Make a relevant media contact list. Prepare a press list Including journalists, reporters, media influencers, and bloggers that could be interested in covering and writing about your brand. 

Most media lists include the following: 

  • First name 
  • Last name 
  • Media outlet/blog name 
  • Role (journalist, blogger, influencer, etc.) 
  • Beats covered 
  • Location 
  • Email 
  • Social media account 
  • Recent articles covered
  • Contact number
  • Style of writing (analytical, humorous, critical, etc.)
  • How they prefer to be contacted

Contact the journalists in your niche with pitches and leads on your brand or its product/service.

To get media coverage, your brand story should be newsworthy, valuable, and relevant
Treehouse, a web development educational site, became newsworthy in the startup, management, and tech fields for its four-day workweek policy, remote work culture, and absence of managers.

Stay Up-To-Date With The Press

Stay abreast of what topics and what kind of stories your relevant media usually publish. Understand what your target media write about the most. 

Follow the journalists, influencers, and bloggers in your industry. Know what type of stories they usually cover. 

If you know the journalist, go back into the writer’s history to see what they covered. Journalist beats can change over time. Some journalists stick to a particular press beat for many years. Investing time in research will provide you with a deeper understanding of their most recent pieces.

This process seems tedious, but the writer will appreciate the time taken out to read their content. Also, once you know what sparks the interest of the press, you can tailor your press pitches around them. 

Connect with the journalists on Twitter, Linked In, and Facebook. You can attend events, conferences, and trade shows to meet the press - introduce yourself, and establish a good relationship.

A great way to win the attention of journalists is by helping them with your expertise. Through Help a Reporter Out (HARO), brands can build rapport with journalists, strengthen brand reputation, and get earned media coverage by answering journalist queries with relevant expertise.

Don'ts of Public Relations

Don’t Be A Creep

Don’t stalk media professionals. Don’t bombard them with messages. If you’ve already sent them an email, wait a few days until you follow up.

Nicole Fallon, the managing editor of Business News Daily, says "calling us within hours of sending the first pitch or emailing us several times a day is doing you any favors.

Media professionals are notoriously busy as they are overburdened with assignments to write on short deadlines. If they find your pitch interesting enough, they will reach out to you. So, be patient.

Before following up with the media professional, check which mode of communication they prefer - email or calls. Always contact the journalists through their professional channels.

Don’t Lie

Don’t lie about your brand. Remember relationships are built on trust, including PR relationships. 

When you impersonate or position yourself as someone you are not, you will lose credibility and gain a bad reputation.

A lie will position your startup in the bad books of the press. It can cost you irreparable damage.
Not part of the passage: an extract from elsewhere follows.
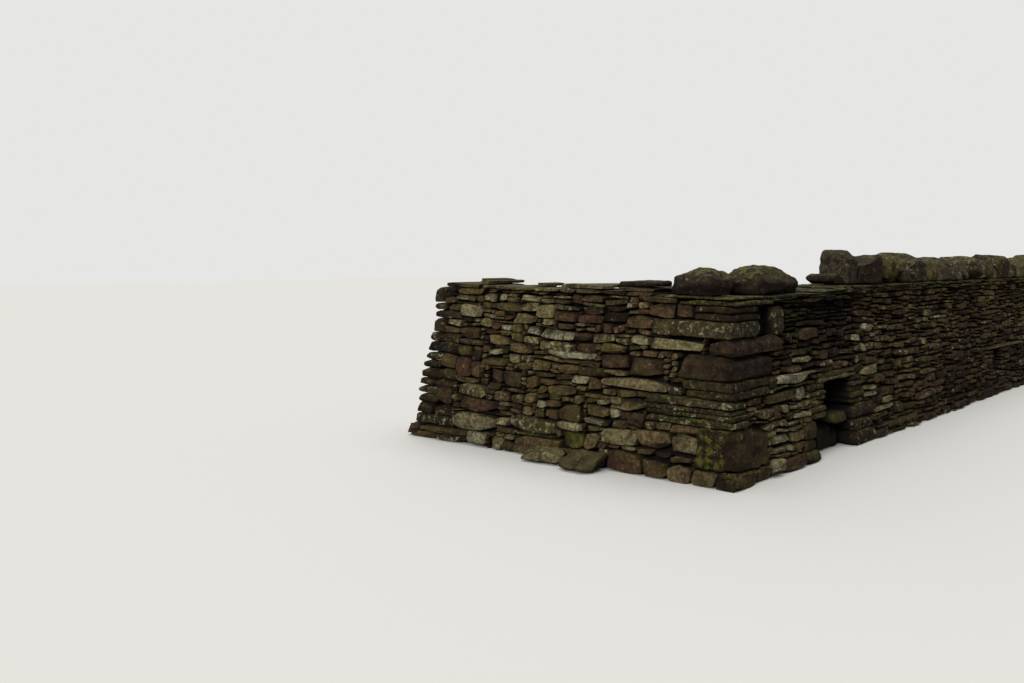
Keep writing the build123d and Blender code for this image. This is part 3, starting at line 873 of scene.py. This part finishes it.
class WALL_OT_creep_hole(bpy.types.Operator):
    """Build the creep hole: jambs on both faces, lintels over it and the stones that stop it"""

    bl_idname = "wall.creep_hole"
    bl_label = "Build the creep hole"

    def execute(self, context):
        rng = random.Random(context.scene.wall_sizes.seed + 30)
        for node, layer, tones in (("jambs_lower", 0.09, [0.5, 0.4, 0.1, 0.15]),
                                   ("jambs_upper", 0.045, [0.75, 0.5, 0.6, 0.5]),
                                   ("hole_lintels", 0.036, [0.8, 0.4, 0.5])):
            # Painted shade: the jambs and lintels darken within a few centimetres behind the face, so the
            # hole's reveals read dark
            big_stones(node, rng, tones, 0.3, 0.2, QUOIN, "large_stone", shade=0.97, reach=0.05,
                       layer=layer, slide=0.012, gap=0.002, bite=0.3, relief=0.011, grit=0.0175, wear=1)
        work = Stonework()
        for number, solid in enumerate(solids("hole_stoppers")):
            # The second one is the slab across the others, which is broken short and thin
            slab = number == 1
            cuts = [((JOINT_X - 0.40, 0, 0), (-1, 0, 0.3)), ((0, 0, 0.285), (0, 0, 1))] if slab else []
            points, faces = weather(solid, rng, cuts=cuts, bite=0.35, grit=0.014)
            # Painted shade: the stoppers darken the further they lie inside the hole, and the stones under
            # the slab get a dark tone for the shade below it
            deep = 0.85 * smooth_step(depth_inside(points), 0.0, 0.18)
            work.add(points, faces, 0.8 if slab else 0.1, 0.15, 0.2, deep)
        work.build("hole_stoppers_stones", ["hole_stoppers"], QUOIN, "loose_stone", BIG_EDGE)
        return {"FINISHED"}


class WALL_OT_heads(bpy.types.Operator):
    """Build the two ends of the wall, and lay the through stones"""

    bl_idname = "wall.heads"
    bl_label = "Build the ends and throughs"

    def execute(self, context):
        rng = random.Random(context.scene.wall_sizes.seed + 40)
        for node, across in (("gate_head_runners", 1), ("gate_head_ties", None),
                             ("far_head_runners", 0), ("far_head_ties", None)):
            big_stones(node, rng, [0.35, 0.6, 0.2, 0.75, 0.5], 0.3, 0.1, QUOIN, "quoin_stone",
                       layer=0.085, across=across, slide=0.012, gap=0.003, bite=0.36, relief=0.011,
                       grit=0.019, wear=1)
        for node in ("throughs_front", "throughs_long"):
            big_stones(node, rng, [0.5, 0.3, 0.7, 0.2], 0.3, 0.1, QUOIN, "flag_stone", bite=0.4,
                       grit=0.016)
        return {"FINISHED"}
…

“A businessman who walks a tight line between what is ethical and what is expedient should remember that a corporate reputation takes years to create, but one erroneous step can ruin it.” - Edson Spencer, the former chairman of Honeywell Inc.

Don’t Send Blanket Emails

Generic, automated, and impersonal emails will end up in the spam or trash folders. The last thing that any reporter wants in their inbox is a mass-generated email.

Email blasts may be quick and easy to generate but fail to impress. A journalist receives hundreds of pitches every day to stand out and be well received. Your email should have a personal touch.

Personalized emails increase CTR by 14 percent on average, conversions by 10%, and transaction rates by six times.

To summarize, PR, if done right, can shape perceptions, raise a brand’s profile, and prevent potentially damaging issues from impacting businesses. However, not every startup is equipped to handle PR effectively. Many small businesses make PR blunders that wreak havoc on their PR endeavors. There are some rules which brands need to follow to achieve their PR goals. The above list comes in handy for startups to make their PR a success.